Stored records:
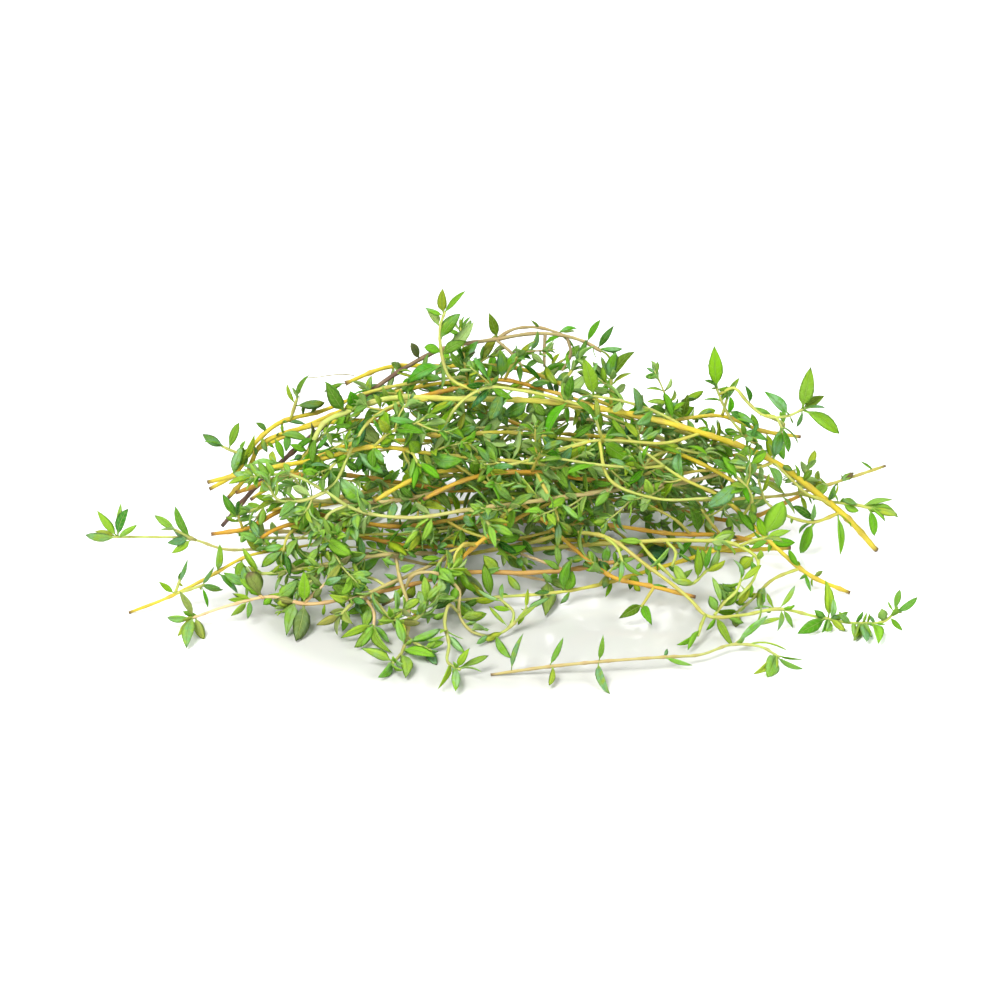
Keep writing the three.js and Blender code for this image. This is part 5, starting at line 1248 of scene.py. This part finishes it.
def viewAxes():
    # the camera's own directions and place, and the distance at which the view is as wide as its numbers
    tilt = math.radians(cameraLook["elevation"])
    sideways = np.array([1.0, 0.0, 0.0])
    above = np.array([0, math.sin(tilt), math.cos(tilt)])
    ahead = np.array([0, math.cos(tilt), -math.sin(tilt)])
    eye = (np.array(cameraLook["target"]) - ahead * cameraLook["distance"]) / millimetre
    return sideways, above, ahead, eye, viewRule["wide"] * cameraLook["distance"] / cameraLook["widthSeen"]


def showsAt(spots):
    # where spots show in the view
    sideways, above, ahead, eye, far = viewAxes()
    away = spots - eye
    flat = np.stack([away @ sideways, -away @ above], axis=1)
    return flat * far / (away @ ahead)[:, None] + viewRule["wide"] / 2


def sightMeets(shown, axis, value):
    # where the line of sight through a place in the view reaches a value along an axis
    sideways, above, ahead, eye, far = viewAxes()
    right, down = np.array(shown) - viewRule["wide"] / 2
    way = ahead * far + sideways * right - above * down
    return eye + way * (value - eye[axis]) / way[axis]


def seenPlaces(sprig, shown, behind):
    # the leaf's tip, and the spot on the sprig's routes that shows nearest to its root
    steps = viewRule["routeSteps"]
    routes = [np.array(route, float) for route in [sprig["stem"], *sprig["shoots"]]]
    spots = np.array([start + (end - start) * (n / steps) for route in routes
                      for start, end in zip(route, route[1:]) for n in range(steps + 1)])
    root = spots[np.argmin(np.linalg.norm(showsAt(spots) - shown[2:], axis=1))]
    tip = sightMeets(shown[:2], 1, roundPlace(root[1] + behind))
    if tip[2] < leafRule["lowestTip"]:
        tip = sightMeets(shown[:2], 2, leafRule["lowestTip"])
    return roundPlace(tip), roundPlace(root)


# smooth stems through the same points
curveRule = {"ringPitch": 1.25, "mainSides": 8, "shootSides": 6, "tinySides": 5}


def smoothStem(stem):
    # rings along a soft curve through the stem's points, each with its place, way, distance and radius
    points = stem["points"]
    last = len(points) - 1
    gaps = [math.dist(points[i], points[i + 1]) for i in range(last)]
    slopes = [(points[i + 1] - points[i]) / gaps[i] for i in range(last)]
    bends = [slopes[0]]
    for i in range(1, last):
        bends.append((slopes[i - 1] * gaps[i] + slopes[i] * gaps[i - 1]) / (gaps[i - 1] + gaps[i]))
    bends.append(slopes[-1])
    places = [0.0]
    for i, gap in enumerate(gaps):
        steps = max(1, round(gap / curveRule["ringPitch"]))
        places += [i + (n + 1) / steps for n in range(steps)]
    rings = []
    for place in places:
        i = min(int(place), last - 1)
        t = place - i
        rings.append(points[i] * (1 + 2 * t) * (1 - t) ** 2 + points[i + 1] * t * t * (3 - 2 * t)
                     + bends[i] * gaps[i] * t * (1 - t) ** 2 - bends[i + 1] * gaps[i] * t * t * (1 - t))
    rings = np.array(rings)
    radii = np.array([radiusAt(stem, place) for place in places])
    rings[:, 2] = np.maximum(rings[:, 2], radii * stemRule["flatSide"])
    ways = np.gradient(rings, axis=0)
    ways /= np.linalg.norm(ways, axis=1)[:, None]
    distances = np.concatenate([[0], np.cumsum(np.linalg.norm(np.diff(rings, axis=0), axis=1))])
    stem["curve"] = {"places": np.array(places), "rings": rings, "ways": ways, "radii": radii,
                     "distances": distances, "length": distances[-1]}
    stem["pairs"] = []  # how far along the pairs of leaves stand


def spotOn(stem, by, value):
    # the curve's spot, way and radius at a place or a distance
    curve = stem["curve"]
    spot, way = [np.array([np.interp(value, curve[by], curve[name][:, k]) for k in range(3)])
                 for name in ("rings", "ways")]
    return {"spot": spot, "way": unit(way), "radius": np.interp(value, curve[by], curve["radii"]),
            "distance": np.interp(value, curve[by], curve["distances"])}


def moveToCurve(leaf):
    # a large leaf keeps its tip, and its root moves on to the smooth stem
    found = spotOn(leaf["stem"], "places", leaf["place"])
    way = leaf["root"] + leaf["along"] * leaf["long"] - found["spot"]
    fitted = settleLeaf(found["spot"], way, leaf["up"], math.sqrt(way @ way))
    leaf["stem"]["pairs"].append(found["distance"])
    return fitted


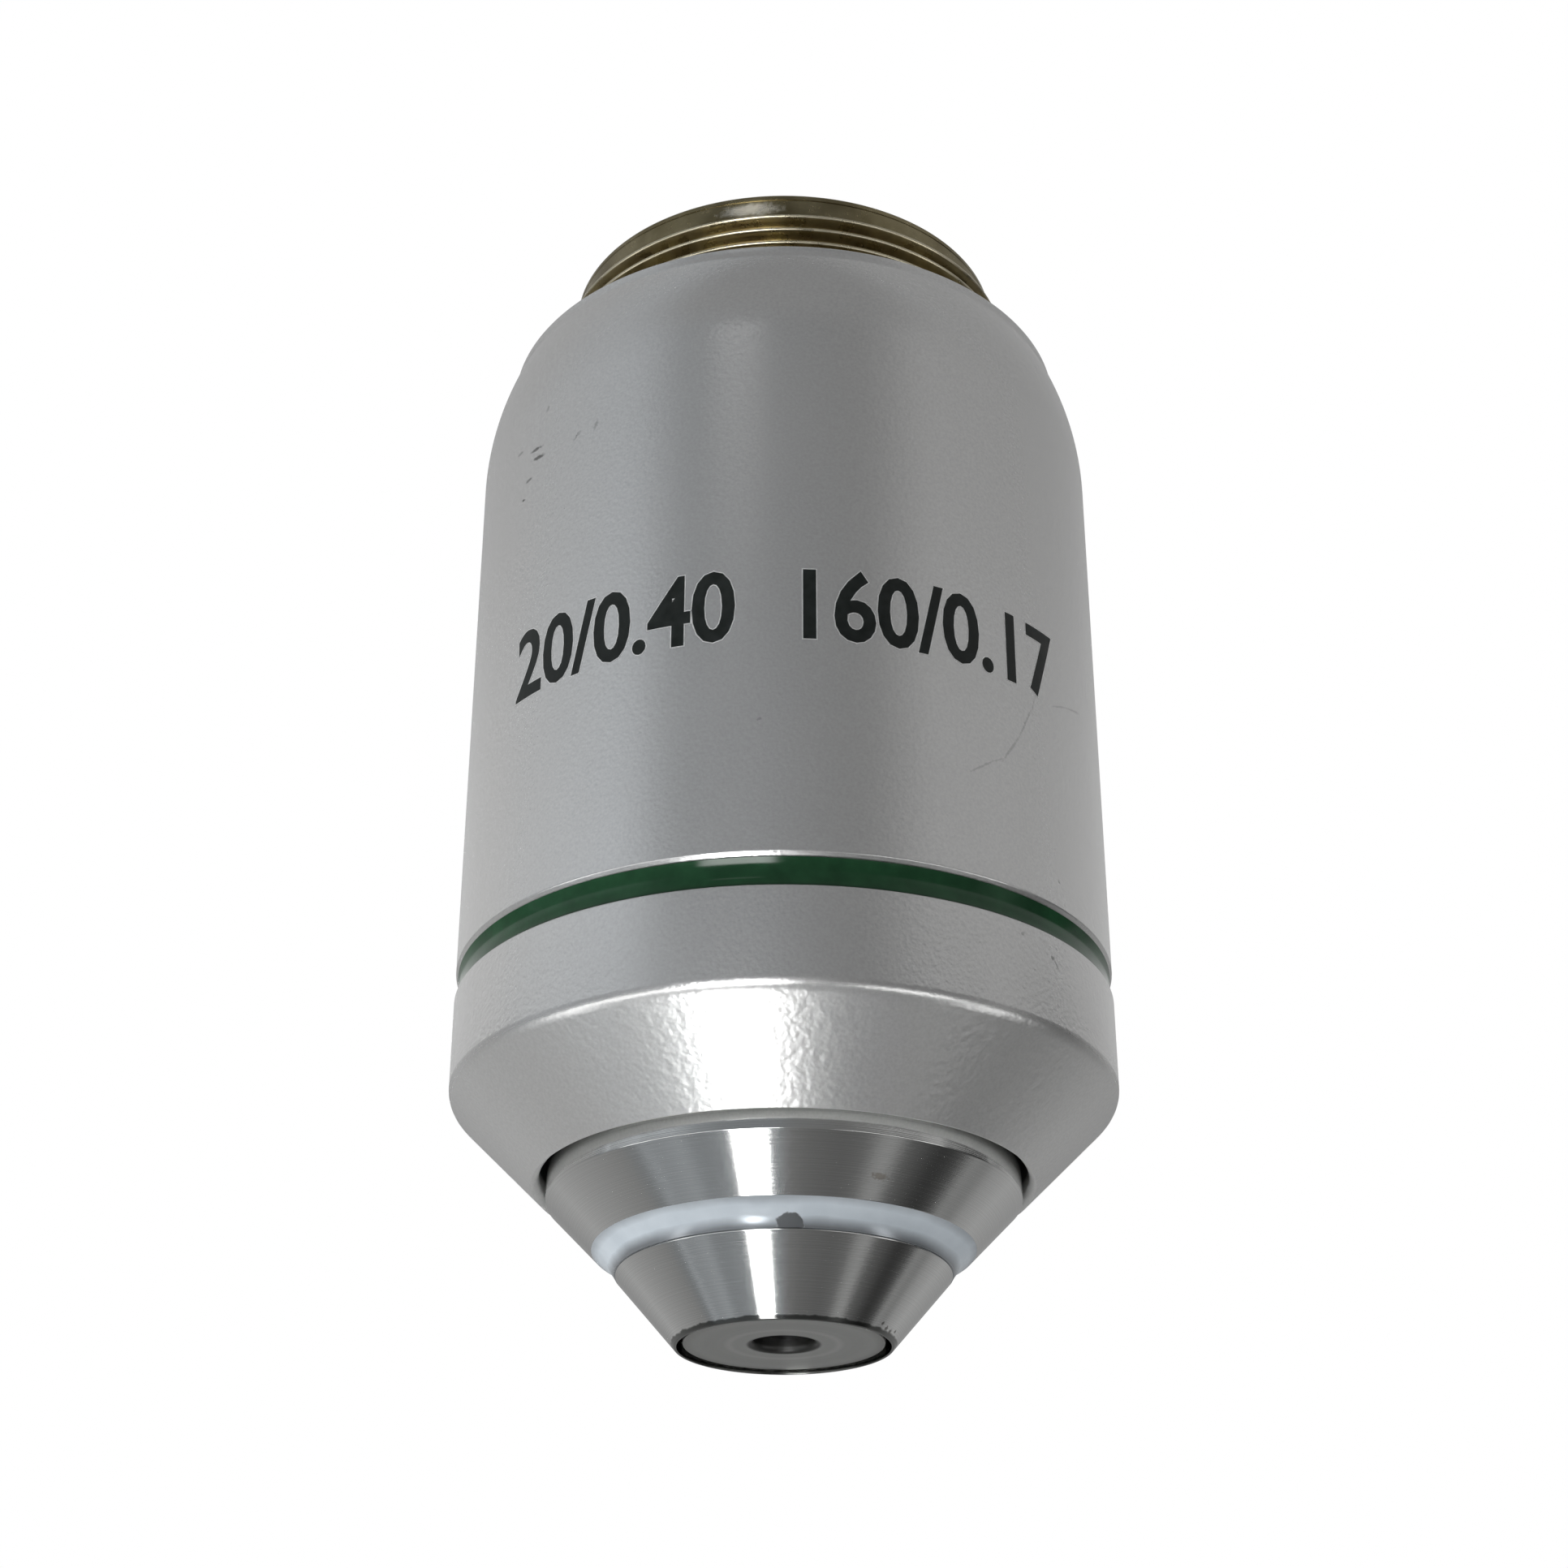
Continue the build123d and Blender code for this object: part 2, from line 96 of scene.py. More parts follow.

*Short problem*. All of the data needs to be printed once more, exactly.

*Solution for this exercise*.
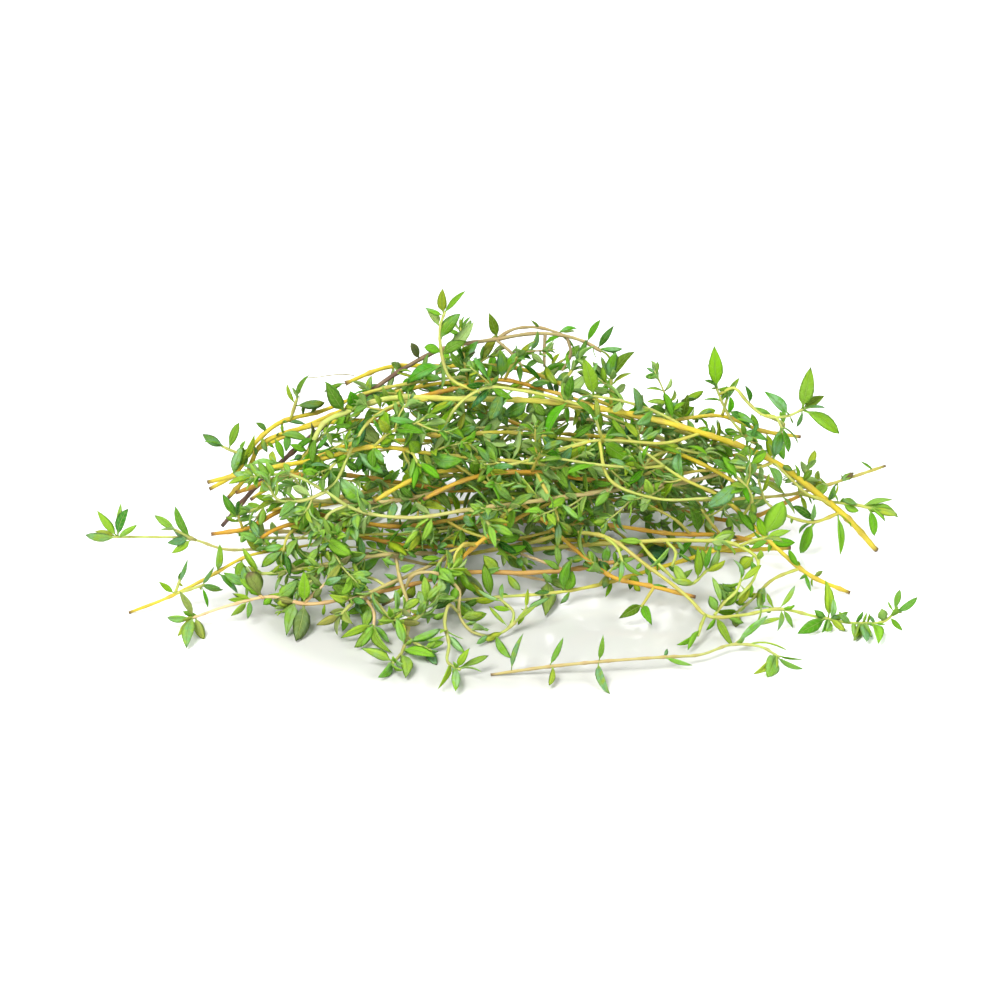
Keep writing the three.js and Blender code for this image. This is part 5, starting at line 1248 of scene.py. This part finishes it.
def viewAxes():
    # the camera's own directions and place, and the distance at which the view is as wide as its numbers
    tilt = math.radians(cameraLook["elevation"])
    sideways = np.array([1.0, 0.0, 0.0])
    above = np.array([0, math.sin(tilt), math.cos(tilt)])
    ahead = np.array([0, math.cos(tilt), -math.sin(tilt)])
    eye = (np.array(cameraLook["target"]) - ahead * cameraLook["distance"]) / millimetre
    return sideways, above, ahead, eye, viewRule["wide"] * cameraLook["distance"] / cameraLook["widthSeen"]


def showsAt(spots):
    # where spots show in the view
    sideways, above, ahead, eye, far = viewAxes()
    away = spots - eye
    flat = np.stack([away @ sideways, -away @ above], axis=1)
    return flat * far / (away @ ahead)[:, None] + viewRule["wide"] / 2


def sightMeets(shown, axis, value):
    # where the line of sight through a place in the view reaches a value along an axis
    sideways, above, ahead, eye, far = viewAxes()
    right, down = np.array(shown) - viewRule["wide"] / 2
    way = ahead * far + sideways * right - above * down
    return eye + way * (value - eye[axis]) / way[axis]


def seenPlaces(sprig, shown, behind):
    # the leaf's tip, and the spot on the sprig's routes that shows nearest to its root
    steps = viewRule["routeSteps"]
    routes = [np.array(route, float) for route in [sprig["stem"], *sprig["shoots"]]]
    spots = np.array([start + (end - start) * (n / steps) for route in routes
                      for start, end in zip(route, route[1:]) for n in range(steps + 1)])
    root = spots[np.argmin(np.linalg.norm(showsAt(spots) - shown[2:], axis=1))]
    tip = sightMeets(shown[:2], 1, roundPlace(root[1] + behind))
    if tip[2] < leafRule["lowestTip"]:
        tip = sightMeets(shown[:2], 2, leafRule["lowestTip"])
    return roundPlace(tip), roundPlace(root)


# smooth stems through the same points
curveRule = {"ringPitch": 1.25, "mainSides": 8, "shootSides": 6, "tinySides": 5}


def smoothStem(stem):
    # rings along a soft curve through the stem's points, each with its place, way, distance and radius
    points = stem["points"]
    last = len(points) - 1
    gaps = [math.dist(points[i], points[i + 1]) for i in range(last)]
    slopes = [(points[i + 1] - points[i]) / gaps[i] for i in range(last)]
    bends = [slopes[0]]
    for i in range(1, last):
        bends.append((slopes[i - 1] * gaps[i] + slopes[i] * gaps[i - 1]) / (gaps[i - 1] + gaps[i]))
    bends.append(slopes[-1])
    places = [0.0]
    for i, gap in enumerate(gaps):
        steps = max(1, round(gap / curveRule["ringPitch"]))
        places += [i + (n + 1) / steps for n in range(steps)]
    rings = []
    for place in places:
        i = min(int(place), last - 1)
        t = place - i
        rings.append(points[i] * (1 + 2 * t) * (1 - t) ** 2 + points[i + 1] * t * t * (3 - 2 * t)
                     + bends[i] * gaps[i] * t * (1 - t) ** 2 - bends[i + 1] * gaps[i] * t * t * (1 - t))
    rings = np.array(rings)
    radii = np.array([radiusAt(stem, place) for place in places])
    rings[:, 2] = np.maximum(rings[:, 2], radii * stemRule["flatSide"])
    ways = np.gradient(rings, axis=0)
    ways /= np.linalg.norm(ways, axis=1)[:, None]
    distances = np.concatenate([[0], np.cumsum(np.linalg.norm(np.diff(rings, axis=0), axis=1))])
    stem["curve"] = {"places": np.array(places), "rings": rings, "ways": ways, "radii": radii,
                     "distances": distances, "length": distances[-1]}
    stem["pairs"] = []  # how far along the pairs of leaves stand


def spotOn(stem, by, value):
    # the curve's spot, way and radius at a place or a distance
    curve = stem["curve"]
    spot, way = [np.array([np.interp(value, curve[by], curve[name][:, k]) for k in range(3)])
                 for name in ("rings", "ways")]
    return {"spot": spot, "way": unit(way), "radius": np.interp(value, curve[by], curve["radii"]),
            "distance": np.interp(value, curve[by], curve["distances"])}


def moveToCurve(leaf):
    # a large leaf keeps its tip, and its root moves on to the smooth stem
    found = spotOn(leaf["stem"], "places", leaf["place"])
    way = leaf["root"] + leaf["along"] * leaf["long"] - found["spot"]
    fitted = settleLeaf(found["spot"], way, leaf["up"], math.sqrt(way @ way))
    leaf["stem"]["pairs"].append(found["distance"])
    return fitted


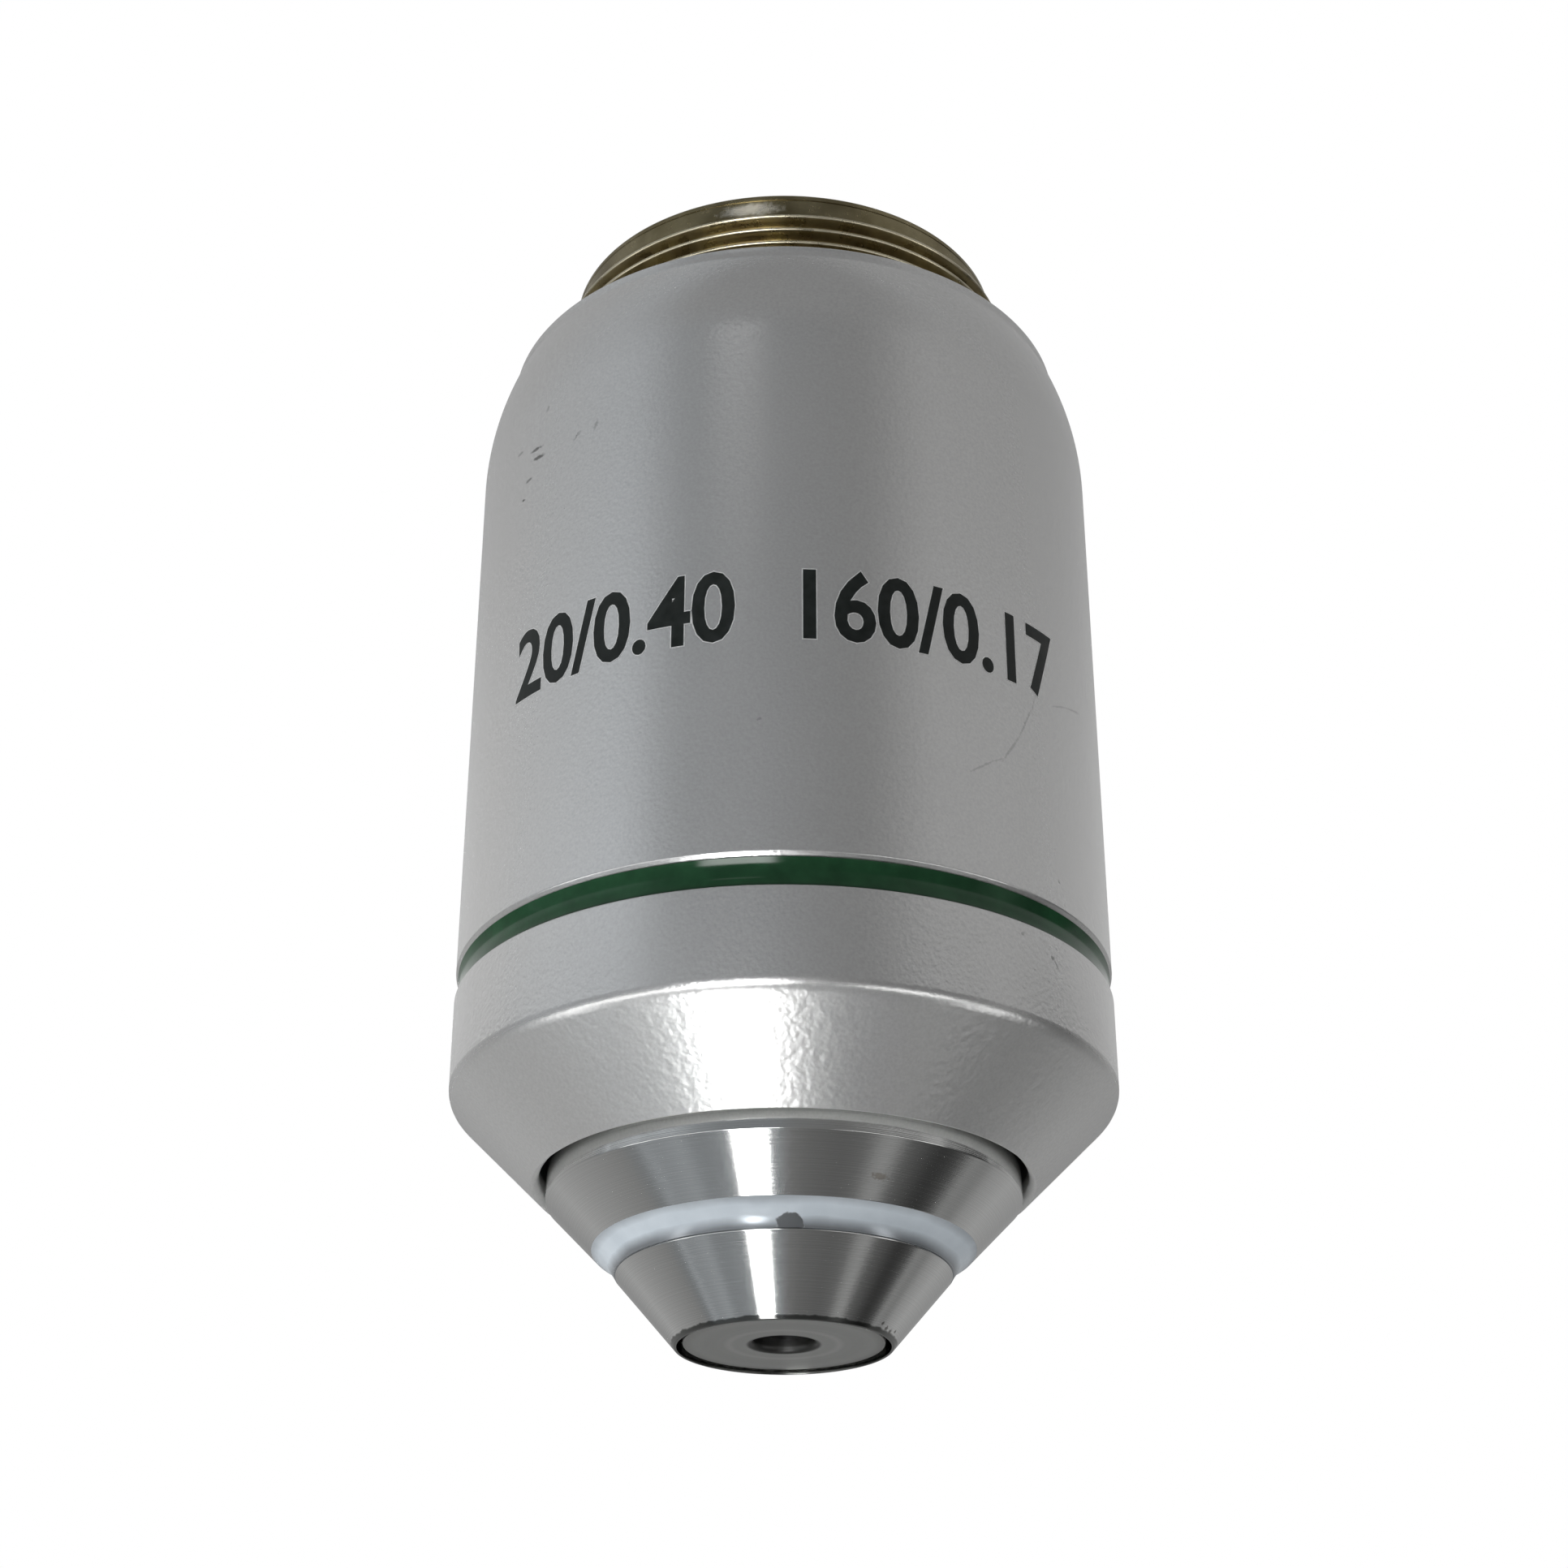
Continue the build123d and Blender code for this object: part 2, from line 96 of scene.py. More parts follow.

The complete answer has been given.